Supreme Court denies California’s appeal for immunity for COVID-19 deaths at San Quentin prison

LOS ANGELES (AP) — The U.S. Supreme Court on Monday denied an appeal from California corrections officials who sought immunity from lawsuits claiming they acted with deliberate indifference when they caused a deadly COVID-19 outbreak at one of the world’s most famous prisons four years ago.

The justices turned down the appeal without comment or dissent.

The lawsuit stemmed from the botched transfer of infected inmates in May 2020 from a Southern California prison to San Quentin, which at the time had no infections. The coronavirus then quickly sickened 75% of inmates at the prison north of San Francisco, leading to the deaths of 28 inmates and a correctional officer.

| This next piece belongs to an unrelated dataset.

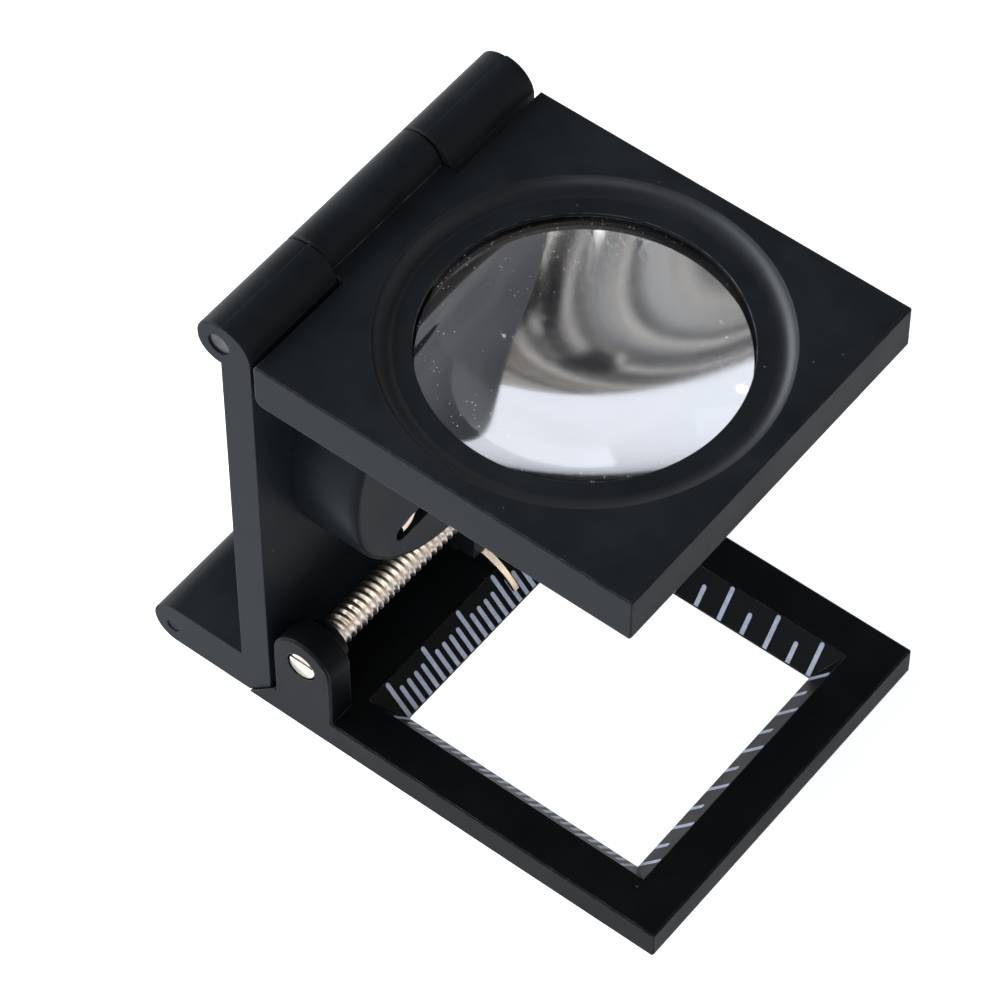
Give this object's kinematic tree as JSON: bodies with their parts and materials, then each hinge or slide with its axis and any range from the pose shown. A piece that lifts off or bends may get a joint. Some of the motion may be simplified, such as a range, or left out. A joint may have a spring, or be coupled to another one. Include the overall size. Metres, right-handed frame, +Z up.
{
  "type": "folding linen tester",
  "caption": "Folding black metal loupe on a graduated window base, with hinged lens plate, lead-screw pointer and lamp housing.",
  "frame": {"origin": "underside of the base, middle of the width, under the front face of the upright", "axes": "+X across the width towards the knob, -Y to the front, +Z up"},
  "size_m": [0.0428, 0.0559, 0.0505],
  "materials": {
    "black_plate": "satin black coating",
    "black_housing": "satin black coating",
    "steel_pin": "turned",
    "nickel_screw": "plated, bright",
    "knurled_knob": "plated, knurled",
    "brass": "polished",
    "copper": "bare wire",
    "optical_glass": "polished",
    "cell_steel": "plain"
  },
  "bodies": {
    "base": {"base_plate": "black_plate"},
    "upright": {"upright_frame": "black_plate", "foot_pin": "black_plate", "lens_hinge_pin": "steel_pin", "lamp_housing": "black_housing", "lamp_contact_lower": "copper", "lamp_contact_upper": "copper", "lamp_cell": "cell_steel", "housing_screw_left": "steel_pin", "housing_screw_right": "steel_pin"},
    "lens_leaf": {"lens_plate": "black_plate", "lens": "optical_glass", "lens_ring": "black_housing"},
    "screw": {"lead_screw": "nickel_screw", "screw_knob": "knurled_knob", "knob_grub_screw": "steel_pin"},
    "pointer": {"pointer_nut": "black_housing", "pointer_needle": "brass", "pointer_rivet_left": "brass", "pointer_rivet_right": "brass"}
  },
  "joints": [
    {"name": "upright_fold", "type": "hinge", "parent": "base", "child": "upright", "pos_m": [0, -0.0039, 0.0091], "axis": [1, 0, 0], "range_deg": [0, 90]},
    {"name": "lens_fold", "type": "hinge", "parent": "upright", "child": "lens_leaf", "pos_m": [0, 0.0033, 0.0481], "axis": [-1, 0, 0], "range_deg": [0, 265]},
    {"name": "screw_turn", "type": "hinge", "parent": "base", "child": "screw", "pos_m": [0, -0.0039, 0.0091], "axis": [1, 0, 0], "range_deg": [-3241, 7201]},
    {"name": "pointer_slide", "type": "slide", "parent": "base", "child": "pointer", "axis": [1, 0, 0], "range_m": [-0.015, 0.00675]}
  ],
  "couplings": [
    {"joint": "lens_fold", "follows": "upright_fold", "ratio": 2.944},
    {"joint": "screw_turn", "follows": "pointer_slide", "rad_per_m": -8377.6}
  ]
}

California now faces four lawsuits from the relatives of those who died as well as from inmates and staff who were infected but survived.

“The state has had its due process all the way to the Supreme Court. They’re not getting off on a technicality,” Michael J. Haddad, an attorney for the families, said in a statement following the high court's decision. “Now it’s time to face the facts. Prison administrators killed 29 people in what the 9th Circuit called a ‘textbook case’ of deliberate indifference.”

The California Department of Corrections and Rehabilitation said Monday that it does not comment on active legal proceedings.

Prison officials “ignored virtually every safety measure” in making the transfers, Marin County Superior Court Judge Geoffrey Howard wrote in a 2021 tentative ruling in the case.

In 2021, California workplace safety regulators hit San Quentin with a $421,880 fine, one of the largest pandemic-related penalties against an employer.

State Sen. Mike McGuire, who represents the San Quentin area, called the deaths “completely avoidable” and said the transfer never should have happened. “I don’t say this lightly, but this is a failure of leadership," McGuire said during a 2020 Senate oversight hearing.

Lawyers for the state have maintained prison officials took numerous steps to try to protect inmates from infection, including temporarily reducing the population of the state’s oldest prison by 40%, short of the 50% recommended in June 2020 by health experts.

Prison officials said the botched transfer itself was a flawed but well-intentioned effort to move 121 vulnerable inmates away from an outbreak at the California Institution for Men in Chino.